Ultimately I come back to wondering how I would have handled that situation when I lived in Baltimore/Towson. Maybe that's what bothers me most of all, because the visualization is on a continuous loop and it always ends with me as a heap of limbs on the ground. What would you do? I really want to know what Kate's experiences are like and what she thinks.

The blog received a comment detailing a reader's description. Commenter c3104 responded to the post with his/her own account of a similar incident (emphasis mine):
I have been jumped like that in the middle of Fell's Point. Bottom line, people are not safe anywhere. I carry a canister of powerful mace that dangles from the clasp of my bag's strap. So, it sits basically on my chest, a clear warning to any would be attackers, that they will get juiced. I'm glad you were ok, my incident required 18 stitches.


I know we are supposed to accept violence as part of city life, but do we have to? My commute now is disturbingly safe. I'm more likely to get injured because the bus crashed than even engage in a verbal altercation.

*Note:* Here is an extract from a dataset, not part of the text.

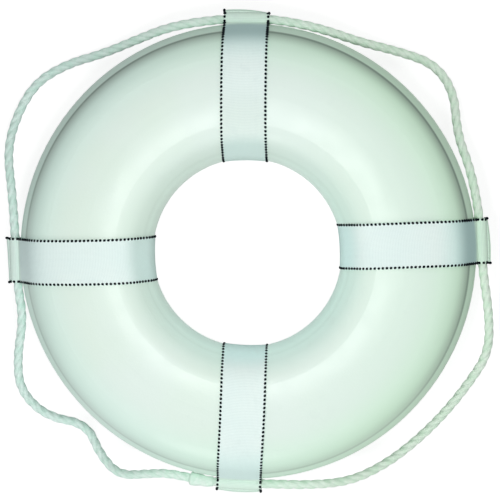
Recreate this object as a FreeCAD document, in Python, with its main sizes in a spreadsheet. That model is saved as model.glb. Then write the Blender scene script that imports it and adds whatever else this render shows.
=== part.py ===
import FreeCAD, Part
import math
import os
import Sketcher
from FreeCAD import Placement, Rotation, Vector

# Ring buoy: a moulded foam ring with four webbing beckets and one grab line round it.
# It lies flat. The origin is on the surface under the middle of the hole, +Z is the
# ring's axis, and +X points towards the right-hand becket. Lengths are millimetres.

doc = FreeCAD.newDocument("ring_buoy")

# Driving dimensions
SIZES = [
    # moulded ring
    ("outer_radius", 254.0, "half of the 20 inch outside diameter"),
    ("hole_radius", 105.0, "half of the hole"),
    ("ring_height", 89.0, "3.5 inch moulding height"),
    ("crown_land", 12.0, "flat strip along the top and the bottom of the ring"),
    ("crown_radius", 150.0, "gentle curve either side of the flat strip"),
    ("shoulder_radius", 38.0, "tighter curve down to the sides"),
    ("shoulder_lean", 0.5, "how far the shoulder's circle runs past the crease below it"),
    ("hole_bead_depth", 9.0, "how far the hole's side bead stands out"),
    ("hole_bead_half", 19.0, "half of that bead's height"),
    ("rim_bead_depth", 7.0, "how far the outer side bead stands out"),
    ("rim_bead_half", 16.0, "half of that bead's height"),
    # webbing beckets
    ("web_width", 50.0, "2 inch webbing, drawn in a little"),
    ("web_thick", 1.8, "webbing"),
    ("web_ease", 0.15, "webbing to ring"),
    ("valley_radius", 1.2, "dip of the webbing between ring and rope"),
    ("nip_slope", 70.0, "degrees, where the webbing closes behind the rope"),
    ("tab_length", 3.4, "sewn tab beyond where the webbing closes"),
    ("tab_stagger", 1.5, "the tab's upper layer is this much shorter"),
    ("turn_margin", 13.5, "webbing turned beside each side before it is cut parallel"),
    ("groove_margin", 2.0, "degrees that a groove turns past the webbing"),
    ("trim_room", 120.0, "width cut away beside each becket"),
    # rope
    ("rope_diameter", 10.0, "laid rope, sold as 3/8 inch"),
    ("rope_gap", 0.3, "rope to ring inside a becket"),
    ("rope_ease", 0.65, "rope to webbing"),
    ("rope_rest", 0.3, "height of the lowest bights above the surface"),
    ("run_beyond", 3.0, "straight rope beyond each side of a becket"),
    ("splice_bulge", 1.3, "how far the joined rope ends stand out from the rope"),
    ("splice_shoulder", 1.4, "rounding at the ends of the splice"),
    # where each becket sits, in degrees round the axis, and how far it is out of radial
    ("right_bearing", 3.2, "degrees"),
    ("right_skew", -0.9, "degrees"),
    ("top_bearing", 90.1, "degrees"),
    ("top_skew", -0.65, "degrees"),
    ("left_bearing", 181.9, "degrees"),
    ("left_skew", -0.85, "degrees"),
    ("bottom_bearing", 268.0, "degrees"),
    ("bottom_skew", -0.65, "degrees"),
]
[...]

This is new to me; I've accepted brazen and aggressive behavior as the norm. In fact, I expect it. (And I miss it.) If I did engage verbally it's with a corporate drone over cutting in line for the commuter bus from Shady Grove Metro station to Frederick, and though we're all very cranky, it's not likely to happen. I could probably sit in line on a laptop and remain undisturbed, and though I am obviously jarred by bad behavior, I'm just as bothered by the radical change to this weird sense of classicism. Because that's what it is--these routes are treated better than everyone else's because of the people that are on them.

I'm a downer. I'll have more for you tomorrow, I found a lot of articles about MTA (NY) today while fact checking. (Don't worry, I have more thoughts about the DC commute, too.)

1 comment:

brokenbike said...

i was also knocked off of my bike on guilford. i managed to hold onto my bike even though that's what the person really wanted from me. i had to go to the hospital my tooth went through my lip and i had a broken arm. i haven't changed anything about my bike riding (such as carrying mase or weapon) i know there is violence, and i know it happens to innocent people i just like to hope that every day is my lucky day. it's quite a blow when it isn't though.